##### RECORDS SUPPLIED #####
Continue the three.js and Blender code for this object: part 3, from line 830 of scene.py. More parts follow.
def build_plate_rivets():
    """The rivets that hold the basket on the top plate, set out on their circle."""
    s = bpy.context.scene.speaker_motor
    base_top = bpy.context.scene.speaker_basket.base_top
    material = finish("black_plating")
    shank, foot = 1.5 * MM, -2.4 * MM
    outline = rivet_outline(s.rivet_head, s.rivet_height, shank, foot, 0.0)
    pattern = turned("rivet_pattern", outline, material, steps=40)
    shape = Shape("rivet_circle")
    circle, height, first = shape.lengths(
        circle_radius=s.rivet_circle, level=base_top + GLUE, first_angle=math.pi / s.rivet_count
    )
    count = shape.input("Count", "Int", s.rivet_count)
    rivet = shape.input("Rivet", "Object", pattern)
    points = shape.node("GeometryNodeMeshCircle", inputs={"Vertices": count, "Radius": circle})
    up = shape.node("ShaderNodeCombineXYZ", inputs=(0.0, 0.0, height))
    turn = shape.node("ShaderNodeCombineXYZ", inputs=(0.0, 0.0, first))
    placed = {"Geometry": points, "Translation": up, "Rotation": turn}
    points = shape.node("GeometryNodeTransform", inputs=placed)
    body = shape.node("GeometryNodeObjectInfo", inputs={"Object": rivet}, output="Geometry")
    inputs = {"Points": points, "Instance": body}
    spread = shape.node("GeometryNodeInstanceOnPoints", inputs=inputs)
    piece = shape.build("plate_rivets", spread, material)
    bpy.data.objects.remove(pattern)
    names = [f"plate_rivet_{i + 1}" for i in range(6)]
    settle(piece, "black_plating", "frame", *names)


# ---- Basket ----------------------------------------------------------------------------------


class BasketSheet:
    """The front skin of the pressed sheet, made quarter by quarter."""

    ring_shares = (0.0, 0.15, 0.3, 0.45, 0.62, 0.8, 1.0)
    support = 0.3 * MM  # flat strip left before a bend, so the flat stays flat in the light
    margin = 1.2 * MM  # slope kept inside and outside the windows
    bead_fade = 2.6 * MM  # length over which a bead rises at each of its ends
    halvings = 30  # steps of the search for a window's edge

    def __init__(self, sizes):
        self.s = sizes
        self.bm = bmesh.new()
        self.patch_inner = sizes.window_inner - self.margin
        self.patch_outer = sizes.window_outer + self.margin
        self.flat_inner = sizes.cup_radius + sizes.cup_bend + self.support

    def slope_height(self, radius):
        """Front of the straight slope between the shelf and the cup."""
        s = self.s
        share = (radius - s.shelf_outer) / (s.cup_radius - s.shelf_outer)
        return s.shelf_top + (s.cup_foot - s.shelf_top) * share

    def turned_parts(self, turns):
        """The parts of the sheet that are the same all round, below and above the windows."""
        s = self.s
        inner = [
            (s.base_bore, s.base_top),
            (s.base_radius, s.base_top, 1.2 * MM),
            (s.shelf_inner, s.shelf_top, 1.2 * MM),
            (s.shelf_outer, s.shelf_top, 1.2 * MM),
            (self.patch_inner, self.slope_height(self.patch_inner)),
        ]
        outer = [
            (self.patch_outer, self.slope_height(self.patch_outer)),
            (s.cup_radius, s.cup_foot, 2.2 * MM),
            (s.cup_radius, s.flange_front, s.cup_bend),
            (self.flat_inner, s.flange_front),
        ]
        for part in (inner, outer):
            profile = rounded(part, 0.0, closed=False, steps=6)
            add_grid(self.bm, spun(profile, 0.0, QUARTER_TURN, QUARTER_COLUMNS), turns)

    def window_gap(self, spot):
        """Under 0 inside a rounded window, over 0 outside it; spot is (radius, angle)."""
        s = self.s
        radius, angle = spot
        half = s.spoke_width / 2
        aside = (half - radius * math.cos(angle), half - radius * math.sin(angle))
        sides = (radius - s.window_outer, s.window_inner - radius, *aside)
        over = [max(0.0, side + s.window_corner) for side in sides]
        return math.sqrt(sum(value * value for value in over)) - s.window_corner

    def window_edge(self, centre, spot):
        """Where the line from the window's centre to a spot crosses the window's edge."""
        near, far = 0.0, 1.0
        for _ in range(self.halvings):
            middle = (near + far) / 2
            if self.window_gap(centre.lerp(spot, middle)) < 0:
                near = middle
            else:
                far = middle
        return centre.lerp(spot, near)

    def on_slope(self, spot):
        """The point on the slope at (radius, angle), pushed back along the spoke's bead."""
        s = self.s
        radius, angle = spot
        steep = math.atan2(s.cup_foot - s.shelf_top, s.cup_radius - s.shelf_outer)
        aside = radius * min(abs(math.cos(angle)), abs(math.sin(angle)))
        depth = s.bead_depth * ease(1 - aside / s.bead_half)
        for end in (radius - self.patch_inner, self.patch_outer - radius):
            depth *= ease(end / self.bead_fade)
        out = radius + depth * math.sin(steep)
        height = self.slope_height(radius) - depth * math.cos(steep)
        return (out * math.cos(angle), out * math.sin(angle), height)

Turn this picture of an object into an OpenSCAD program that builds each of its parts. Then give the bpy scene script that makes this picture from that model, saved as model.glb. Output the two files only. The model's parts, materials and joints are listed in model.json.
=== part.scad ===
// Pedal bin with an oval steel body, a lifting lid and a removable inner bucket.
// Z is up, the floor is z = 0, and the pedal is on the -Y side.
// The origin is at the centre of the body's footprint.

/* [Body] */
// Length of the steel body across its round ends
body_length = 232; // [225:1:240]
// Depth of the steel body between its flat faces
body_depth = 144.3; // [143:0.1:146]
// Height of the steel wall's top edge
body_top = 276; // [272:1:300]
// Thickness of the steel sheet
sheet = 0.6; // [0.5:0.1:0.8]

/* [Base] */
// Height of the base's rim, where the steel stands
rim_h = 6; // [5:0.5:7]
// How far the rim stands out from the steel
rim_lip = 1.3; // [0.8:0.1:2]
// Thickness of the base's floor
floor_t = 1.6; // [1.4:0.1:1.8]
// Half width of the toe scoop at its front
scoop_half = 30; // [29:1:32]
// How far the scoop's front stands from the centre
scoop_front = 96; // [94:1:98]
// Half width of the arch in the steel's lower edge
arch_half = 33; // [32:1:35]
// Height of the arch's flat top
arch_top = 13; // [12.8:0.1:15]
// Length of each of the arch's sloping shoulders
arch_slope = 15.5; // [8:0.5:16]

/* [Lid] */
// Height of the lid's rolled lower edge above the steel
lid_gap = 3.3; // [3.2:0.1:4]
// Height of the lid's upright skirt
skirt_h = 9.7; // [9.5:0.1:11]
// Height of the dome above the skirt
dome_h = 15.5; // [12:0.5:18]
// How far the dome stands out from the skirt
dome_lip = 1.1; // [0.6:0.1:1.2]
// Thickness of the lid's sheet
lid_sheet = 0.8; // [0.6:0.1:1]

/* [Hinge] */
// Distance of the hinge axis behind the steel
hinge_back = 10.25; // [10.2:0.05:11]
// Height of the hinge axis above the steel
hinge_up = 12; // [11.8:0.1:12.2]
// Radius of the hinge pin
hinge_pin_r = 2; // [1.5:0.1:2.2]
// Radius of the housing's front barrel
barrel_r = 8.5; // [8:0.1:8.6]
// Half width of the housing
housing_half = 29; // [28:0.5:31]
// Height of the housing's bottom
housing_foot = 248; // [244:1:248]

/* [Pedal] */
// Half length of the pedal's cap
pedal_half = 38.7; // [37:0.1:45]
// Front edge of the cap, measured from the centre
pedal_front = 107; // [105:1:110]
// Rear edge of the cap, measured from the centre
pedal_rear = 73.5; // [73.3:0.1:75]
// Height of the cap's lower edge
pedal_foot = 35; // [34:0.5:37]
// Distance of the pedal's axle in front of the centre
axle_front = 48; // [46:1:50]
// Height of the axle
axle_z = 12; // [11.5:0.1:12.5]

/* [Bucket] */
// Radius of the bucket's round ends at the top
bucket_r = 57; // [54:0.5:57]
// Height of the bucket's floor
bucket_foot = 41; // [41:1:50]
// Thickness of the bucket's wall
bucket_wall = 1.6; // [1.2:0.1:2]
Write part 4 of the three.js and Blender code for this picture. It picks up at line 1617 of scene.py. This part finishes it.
#####
Please return, exactly as they appear, the lines starting at the one that contains "Turn this picture" and ending at the one that contains "sheet = 0.6; // [0.5:0.1:0.8]".

• _THE OUTPUT_:
Turn this picture of an object into an OpenSCAD program that builds each of its parts. Then give the bpy scene script that makes this picture from that model, saved as model.glb. Output the two files only. The model's parts, materials and joints are listed in model.json.
=== part.scad ===
// Pedal bin with an oval steel body, a lifting lid and a removable inner bucket.
// Z is up, the floor is z = 0, and the pedal is on the -Y side.
// The origin is at the centre of the body's footprint.

/* [Body] */
// Length of the steel body across its round ends
body_length = 232; // [225:1:240]
// Depth of the steel body between its flat faces
body_depth = 144.3; // [143:0.1:146]
// Height of the steel wall's top edge
body_top = 276; // [272:1:300]
// Thickness of the steel sheet
sheet = 0.6; // [0.5:0.1:0.8]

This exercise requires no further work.